独自の測位アルゴリズムによる、測位精度の向上と向き情報の取得

「NaviCX」は、スマートフォンのジャイロセンサーや加速度センサーを使い、AIによりスマートフォンの微妙な揺れのパターンに合わせて歩行者の動きの特徴を抽出し、対象者の移動方向や移動距離を計測して現在地を推定する独自のPDR技術で、基礎的な測位を行なう。測位対象者の滞在時間、位置、動線や経路に加えて、これまでビーコンだけでは難しいとされていた対象者の向きの情報まで、リアルタイムに取得できる。また、対象となる屋内施設に設置したビーコンの情報で位置を補正した上で、地磁気の情報で測位精度と人の向きの補強をする。これらを独自の測位アルゴリズムで制御することで、高精度な測位を実現している。
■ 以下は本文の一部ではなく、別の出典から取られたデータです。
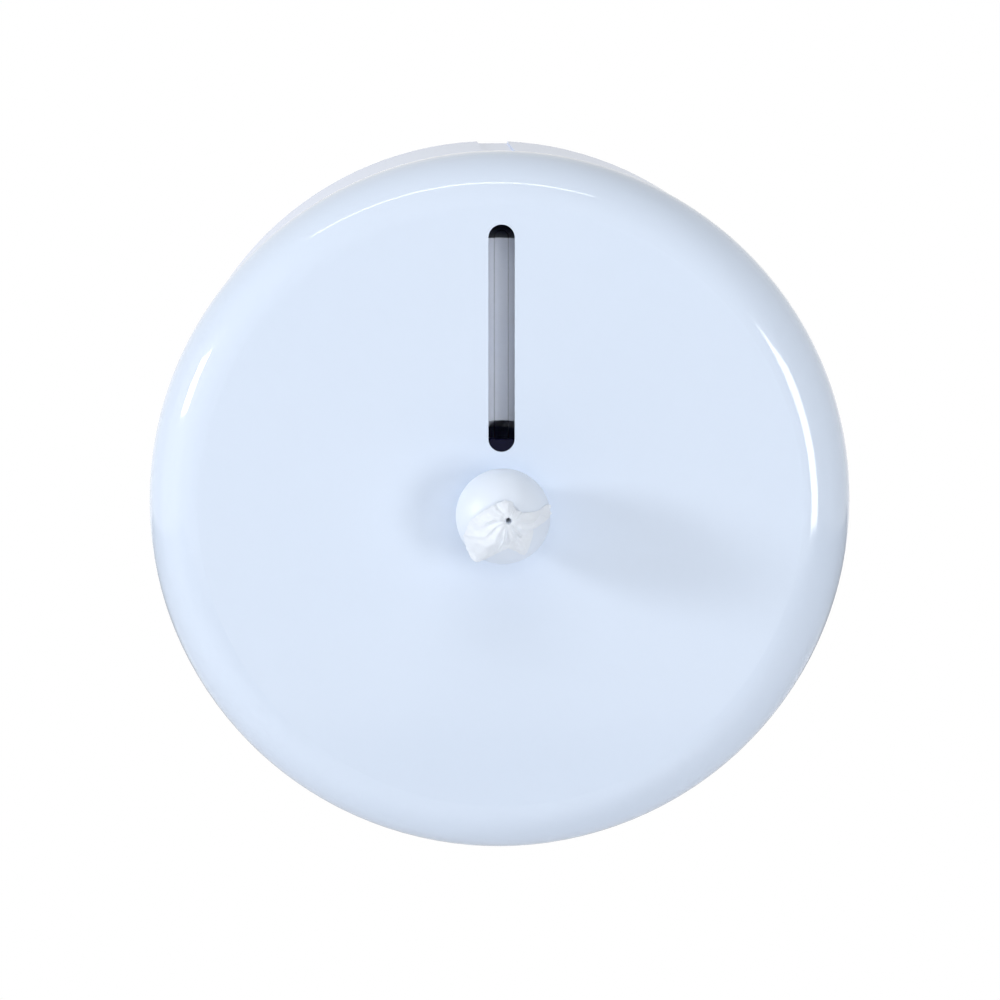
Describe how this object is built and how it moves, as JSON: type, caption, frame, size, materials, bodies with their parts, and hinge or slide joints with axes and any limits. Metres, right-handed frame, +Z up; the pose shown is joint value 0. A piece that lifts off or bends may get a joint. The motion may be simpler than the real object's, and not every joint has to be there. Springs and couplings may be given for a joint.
{
  "type": "centrefeed toilet tissue dispenser",
  "caption": "Round wall-held tissue dispenser with a hinged dish-shaped cover, a sight window, a key lock on top and a swivelling knob that the tissue is drawn through.",
  "frame": {"origin": "centre of the four wall screws, on the back face that lies on the wall", "axes": "+Y into the wall, -Y the front of the cover, +Z up, +X to the right seen from the front"},
  "size_m": [0.27, 0.1929, 0.27],
  "materials": {
    "housing_plastic": "gloss",
    "cover_plastic": "gloss",
    "nozzle_plastic": "satin",
    "inner_plastic": "satin",
    "smoked_plastic": "gloss",
    "screw_steel": "satin",
    "lock_metal": "polished",
    "tissue": "matte"
  },
  "bodies": {
    "housing": {"base_housing": "housing_plastic", "roll_cradle": "inner_plastic", "cradle_screws": "screw_steel", "lock_sleeve": "lock_metal", "lock_nut": "lock_metal", "hinge_pin_left": "screw_steel", "hinge_pin_right": "screw_steel", "tissue_roll": "tissue", "tissue_lead": "tissue"},
    "lock": {"lock_barrel": "lock_metal", "lock_cam": "screw_steel", "cam_screw": "screw_steel"},
    "cover": {"front_cover": "cover_plastic", "window_lens": "smoked_plastic", "cover_catch": "inner_plastic", "catch_screws": "screw_steel", "nozzle_socket": "nozzle_plastic", "socket_screws": "screw_steel"},
    "nozzle": {"nozzle_neck": "nozzle_plastic", "nozzle_ring": "screw_steel", "nozzle_head": "nozzle_plastic", "nozzle_orifice": "nozzle_plastic", "tissue_tail": "tissue"}
  },
  "joints": [
    {"name": "cover_hinge", "type": "hinge", "parent": "housing", "child": "cover", "pos_m": [0, -0.112, -0.128], "axis": [1, 0, 0], "range_deg": [0, 95]},
    {"name": "lock_turn", "type": "hinge", "parent": "housing", "child": "lock", "pos_m": [0, -0.108, 0.12], "axis": [0, 0, 1], "range_deg": [0, 90]},
    {"name": "nozzle_swivel", "type": "hinge", "parent": "cover", "child": "nozzle", "pos_m": [0, -0.15, 0], "axis": [0, -1, 0], "continuous": true}
  ]
}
蓄積した取得データによるさまざまな切り口での行動分析

事業者側の管理者には、SaaS形式で「分析・可視化ツール」を提供する。ツールには屋内行動データが蓄積されており、行動分析エンジンにより、対象者の位置や移動軌跡の表示、ヒートマップや各種グラフの作成ができる。データの定量化・可視化がいつでも可能となるため、自社内で日常的に客や従業員の行動の実態把握をすることができる。
<取得できる分析データ例>

  • 客:現在位置、店内/施設内滞在時間、立ち寄った場所と経路、サイネージ前など特定エリアでの滞留時間、アプリ立ち上げ人数
  • 従業員:上記のほか、現在および時間ごとの実施作業内容、各作業にあてた時間割合、品出し回数
  • 場所:場所ごとの滞在顧客数と従業員数、各通路の通行量、サイネージ前など特定エリアの立ち寄り人数、エリア相関

エリア連動型プッシュ通知によるきめ細やかな顧客コミュニケーション

事前に設定した特定のエリアへ客が立ち寄った際に、事業者のスマートフォン用アプリケーションを通じて客向けに位置情報に基づいたプッシュ通知ができる。固定されたビーコンのみを活用するよりも、柔軟に配信エリアや配信時間を設定でき、客に対するきめ細やかなコミュニケーションが可能。配信エリアや通知内容は、事業者に提供された「マップ設定ツール」で設定できるため、店舗/施設などに出向くことなくプッシュ通知の配信場所を変えることができるほか、ビーコンを増設する必要なく配信エリアを増やすこともできる。